Data block —
#####

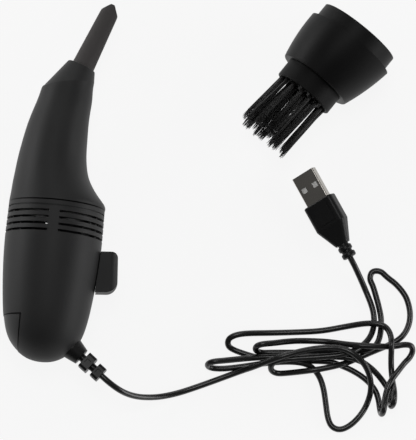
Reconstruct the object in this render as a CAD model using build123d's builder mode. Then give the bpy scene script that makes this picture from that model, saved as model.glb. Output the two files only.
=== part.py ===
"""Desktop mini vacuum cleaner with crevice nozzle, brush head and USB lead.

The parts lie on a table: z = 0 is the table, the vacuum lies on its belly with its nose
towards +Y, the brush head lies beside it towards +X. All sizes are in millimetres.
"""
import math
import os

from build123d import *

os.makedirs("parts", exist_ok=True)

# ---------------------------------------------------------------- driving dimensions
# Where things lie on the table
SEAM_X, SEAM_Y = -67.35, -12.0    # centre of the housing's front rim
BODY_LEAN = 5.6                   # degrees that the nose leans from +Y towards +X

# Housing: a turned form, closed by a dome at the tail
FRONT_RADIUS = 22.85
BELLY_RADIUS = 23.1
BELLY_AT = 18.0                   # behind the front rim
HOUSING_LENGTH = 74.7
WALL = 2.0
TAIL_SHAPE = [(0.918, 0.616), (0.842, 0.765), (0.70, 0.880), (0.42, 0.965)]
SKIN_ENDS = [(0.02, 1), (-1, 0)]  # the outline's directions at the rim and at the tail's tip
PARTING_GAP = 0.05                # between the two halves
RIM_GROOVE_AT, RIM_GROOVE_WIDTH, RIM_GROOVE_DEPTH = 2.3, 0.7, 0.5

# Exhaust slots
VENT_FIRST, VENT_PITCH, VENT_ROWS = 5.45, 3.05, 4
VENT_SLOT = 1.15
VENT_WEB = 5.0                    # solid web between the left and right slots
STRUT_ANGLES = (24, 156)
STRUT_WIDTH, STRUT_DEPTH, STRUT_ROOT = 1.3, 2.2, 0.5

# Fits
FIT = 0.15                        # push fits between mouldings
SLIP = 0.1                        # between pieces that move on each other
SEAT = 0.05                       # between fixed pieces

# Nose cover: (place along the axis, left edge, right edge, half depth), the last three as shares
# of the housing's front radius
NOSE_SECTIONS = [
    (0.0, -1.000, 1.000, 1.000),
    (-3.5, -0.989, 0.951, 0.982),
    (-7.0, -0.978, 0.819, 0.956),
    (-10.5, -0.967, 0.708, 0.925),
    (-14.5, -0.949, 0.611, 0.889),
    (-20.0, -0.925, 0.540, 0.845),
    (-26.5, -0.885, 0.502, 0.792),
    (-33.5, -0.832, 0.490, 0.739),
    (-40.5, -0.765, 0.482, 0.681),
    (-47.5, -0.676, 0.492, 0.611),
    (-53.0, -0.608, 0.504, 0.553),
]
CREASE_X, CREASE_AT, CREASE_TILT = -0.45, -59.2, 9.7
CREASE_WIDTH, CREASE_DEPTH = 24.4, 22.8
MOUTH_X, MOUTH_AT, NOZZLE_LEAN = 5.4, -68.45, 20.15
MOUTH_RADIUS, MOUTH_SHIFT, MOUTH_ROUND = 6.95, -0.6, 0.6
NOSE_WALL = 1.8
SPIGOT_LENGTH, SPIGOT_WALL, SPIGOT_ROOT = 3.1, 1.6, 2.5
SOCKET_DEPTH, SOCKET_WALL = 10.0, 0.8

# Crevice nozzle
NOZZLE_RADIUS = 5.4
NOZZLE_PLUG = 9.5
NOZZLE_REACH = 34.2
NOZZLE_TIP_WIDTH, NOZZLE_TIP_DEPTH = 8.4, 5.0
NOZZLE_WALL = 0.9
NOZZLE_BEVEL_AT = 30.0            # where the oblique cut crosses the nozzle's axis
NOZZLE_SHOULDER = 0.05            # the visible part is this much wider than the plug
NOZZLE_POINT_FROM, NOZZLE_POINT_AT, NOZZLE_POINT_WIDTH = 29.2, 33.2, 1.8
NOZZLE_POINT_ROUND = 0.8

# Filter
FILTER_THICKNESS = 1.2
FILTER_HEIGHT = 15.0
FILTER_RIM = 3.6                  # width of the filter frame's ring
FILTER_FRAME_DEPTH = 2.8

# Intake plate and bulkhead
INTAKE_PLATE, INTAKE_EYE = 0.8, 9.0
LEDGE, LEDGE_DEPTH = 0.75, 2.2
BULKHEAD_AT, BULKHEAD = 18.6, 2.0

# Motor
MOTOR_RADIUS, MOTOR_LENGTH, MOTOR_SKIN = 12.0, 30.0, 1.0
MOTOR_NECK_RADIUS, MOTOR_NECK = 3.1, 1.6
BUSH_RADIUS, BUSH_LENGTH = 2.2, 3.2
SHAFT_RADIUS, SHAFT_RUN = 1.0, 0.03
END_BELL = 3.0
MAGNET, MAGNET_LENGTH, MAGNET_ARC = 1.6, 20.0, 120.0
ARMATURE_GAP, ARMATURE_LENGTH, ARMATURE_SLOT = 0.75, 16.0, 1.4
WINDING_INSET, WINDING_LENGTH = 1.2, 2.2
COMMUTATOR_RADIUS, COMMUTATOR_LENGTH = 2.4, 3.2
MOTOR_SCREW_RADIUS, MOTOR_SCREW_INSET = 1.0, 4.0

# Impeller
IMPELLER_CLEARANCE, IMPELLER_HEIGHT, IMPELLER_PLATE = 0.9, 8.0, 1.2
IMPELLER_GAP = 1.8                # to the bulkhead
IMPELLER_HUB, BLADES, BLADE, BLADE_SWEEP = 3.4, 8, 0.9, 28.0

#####

What you have to do —
In the listing above, locate each line with "that" and copy it.

Exercise output —
Reconstruct the object in this render as a CAD model using build123d's builder mode. Then give the bpy scene script that makes this picture from that model, saved as model.glb. Output the two files only.
BODY_LEAN = 5.6                   # degrees that the nose leans from +Y towards +X
SLIP = 0.1                        # between pieces that move on each other